ミッション/コア・コンピタンスマッチング分析で、2つの適合度と活用度が高い戦略ほど、やる価値があると判断できます。

ブランドポジション分析は、その戦略を実行する事で、企業のブランドポジションがどのように変化するのかを分析するものです。


こんなレベルでの議論を意識してした事がないので、もっと頭使って日頃から考えてみようと思いました。😂


ステップ9 ビジネス戦略をアクションに落とし込む

ここのパートで強く言われているのが、「失敗したら、どこがダメだったかを考え、また基本に戻り、新しい行動を起こす」という事です。

ここまで練っても、言えば机上の妄想であるプランを実行して初めて分かってくる差異や事実があります。

そこでまた、ステップ1に戻る事になる場合も珍しくないそうです。ステップ1~10を2~3回転する事でようやく優れたビジネスプランは生まれるのだと。

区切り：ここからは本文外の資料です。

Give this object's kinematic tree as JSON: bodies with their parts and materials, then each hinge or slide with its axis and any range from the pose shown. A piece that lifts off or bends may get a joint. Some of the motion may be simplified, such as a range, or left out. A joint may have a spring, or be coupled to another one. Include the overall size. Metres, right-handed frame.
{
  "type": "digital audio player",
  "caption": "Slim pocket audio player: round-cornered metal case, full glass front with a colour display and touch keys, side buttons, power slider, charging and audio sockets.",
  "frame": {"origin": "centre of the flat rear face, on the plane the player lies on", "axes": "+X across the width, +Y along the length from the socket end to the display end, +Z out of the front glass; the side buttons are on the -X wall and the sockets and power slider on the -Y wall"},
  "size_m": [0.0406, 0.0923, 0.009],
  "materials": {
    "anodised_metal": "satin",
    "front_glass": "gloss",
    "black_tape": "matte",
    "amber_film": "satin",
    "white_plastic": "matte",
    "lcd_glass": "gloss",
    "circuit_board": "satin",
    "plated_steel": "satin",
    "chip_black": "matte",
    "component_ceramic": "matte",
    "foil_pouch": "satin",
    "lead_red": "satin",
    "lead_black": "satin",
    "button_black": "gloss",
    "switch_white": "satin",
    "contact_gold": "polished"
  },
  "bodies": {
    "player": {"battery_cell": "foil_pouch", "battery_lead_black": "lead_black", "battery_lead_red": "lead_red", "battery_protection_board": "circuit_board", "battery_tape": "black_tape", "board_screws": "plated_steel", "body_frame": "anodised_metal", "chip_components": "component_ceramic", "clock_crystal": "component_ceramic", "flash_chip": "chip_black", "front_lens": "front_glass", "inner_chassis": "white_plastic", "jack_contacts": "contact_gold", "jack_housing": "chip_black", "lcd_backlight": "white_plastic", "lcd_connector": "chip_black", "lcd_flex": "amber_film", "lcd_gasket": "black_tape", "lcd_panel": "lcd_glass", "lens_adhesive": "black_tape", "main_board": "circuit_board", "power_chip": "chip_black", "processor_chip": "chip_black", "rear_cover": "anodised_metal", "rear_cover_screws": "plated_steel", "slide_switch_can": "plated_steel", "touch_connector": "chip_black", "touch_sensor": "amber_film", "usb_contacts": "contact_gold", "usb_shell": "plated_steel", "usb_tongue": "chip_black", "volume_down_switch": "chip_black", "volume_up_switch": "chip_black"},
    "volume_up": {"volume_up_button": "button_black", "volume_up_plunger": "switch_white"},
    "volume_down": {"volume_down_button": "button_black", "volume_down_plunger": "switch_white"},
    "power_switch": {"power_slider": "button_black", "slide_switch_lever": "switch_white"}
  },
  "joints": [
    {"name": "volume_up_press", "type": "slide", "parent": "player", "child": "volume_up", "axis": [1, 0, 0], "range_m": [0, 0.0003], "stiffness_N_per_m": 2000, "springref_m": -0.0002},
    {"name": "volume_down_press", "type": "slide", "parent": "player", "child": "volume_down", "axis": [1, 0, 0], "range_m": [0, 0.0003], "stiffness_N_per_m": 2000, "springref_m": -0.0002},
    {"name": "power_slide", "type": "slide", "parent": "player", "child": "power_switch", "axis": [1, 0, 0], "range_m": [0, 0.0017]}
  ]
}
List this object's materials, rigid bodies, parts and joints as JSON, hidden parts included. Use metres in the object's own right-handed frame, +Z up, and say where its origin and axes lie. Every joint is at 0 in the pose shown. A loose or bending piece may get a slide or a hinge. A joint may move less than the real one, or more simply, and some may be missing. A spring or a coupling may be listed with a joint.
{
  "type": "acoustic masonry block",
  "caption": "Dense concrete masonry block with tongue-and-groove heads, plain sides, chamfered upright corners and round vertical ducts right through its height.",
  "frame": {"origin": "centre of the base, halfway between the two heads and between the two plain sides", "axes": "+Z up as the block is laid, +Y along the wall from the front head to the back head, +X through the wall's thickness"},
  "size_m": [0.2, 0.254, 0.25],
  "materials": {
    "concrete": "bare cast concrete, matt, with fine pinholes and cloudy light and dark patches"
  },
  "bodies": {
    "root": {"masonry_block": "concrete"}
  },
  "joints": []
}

また、そのアクションが、ビジョンや目標、戦略と一貫したものである事も重要です。ストーリーが大切なのです。

「個別戦略」→「戦略方針」→「施策」

と徐々に分解していくツリーでアクションプランを作ります。

お馴染みの、もれなくダブりなくのやつです。笑

アクションを起こす人たちがしっかりと根っこまで理解できている事も大切ですし、その人たちが戦略をブラッシュアップしていく事になります。

また、戦略はとんがっている事も必要です。

やるべき事を決め、やらない事を決める。

経営資産を分散してシェアを取れるほどの資本力もないですし、新しい価値を見出すとは、やらない事を決めるという事でもあると思います。


ステップ10 事業収支と事業評価を想定する

この部分は、僕が簿記を勉強していた事もあり、一番内容が入ってきやすかったです。

ただ、今まで死ぬほど勉強してきた簿記の部分は最後に出てくるんだなあと、勉強する領域の広さに圧倒された感覚でした。笑

最終的には、事業をやるなら儲かることは必須ですよね。

「何年後に投資金額を回収し、黒字転換するのか。」「その事業収支、B/S、P/L、キャッシュフローの数字は根拠があるものか。」「売上や利益は、あまりに現実的に小さすぎず、意欲の湧く数字になっているか。」

投資家や経営者はここをしっかりとみます。

でも、ここの数字の根拠はステップ9までの市場調査や分析によって示す事ができる部分です。

本当に最後の最後、その事業のお金を分かりやすく、見えるものにするのがこのステップ。ここで収支が示せなければ、またステップを戻す事になります。


3,最後に

まだまだ理解できていない事ばかりです。

確率思考の戦略論でも、市場調査は特に難しいイメージを持ちました。ここは一度組織で学んでみたいところです。

情熱のあるビジネスプランを根拠のある形で作成する。そんなシナリオがこの本には書かれています。

難しいな、ここの専門性は欠けるなと思う部分はありますが、そこは専門性のある方と組み、やっていけばいい話。

自分は舵が切れればいい。

そんな気がしました。

ビジネスプランを作成するのは、かなりの時間と資本がかかるんだなと思いました。(どの程度の規模かにもよりますが)

やっぱりやりきるにはそれ相応の気持ちの強さが必要だなと、少し緊張が走ります。少しずつ成長していきたいです。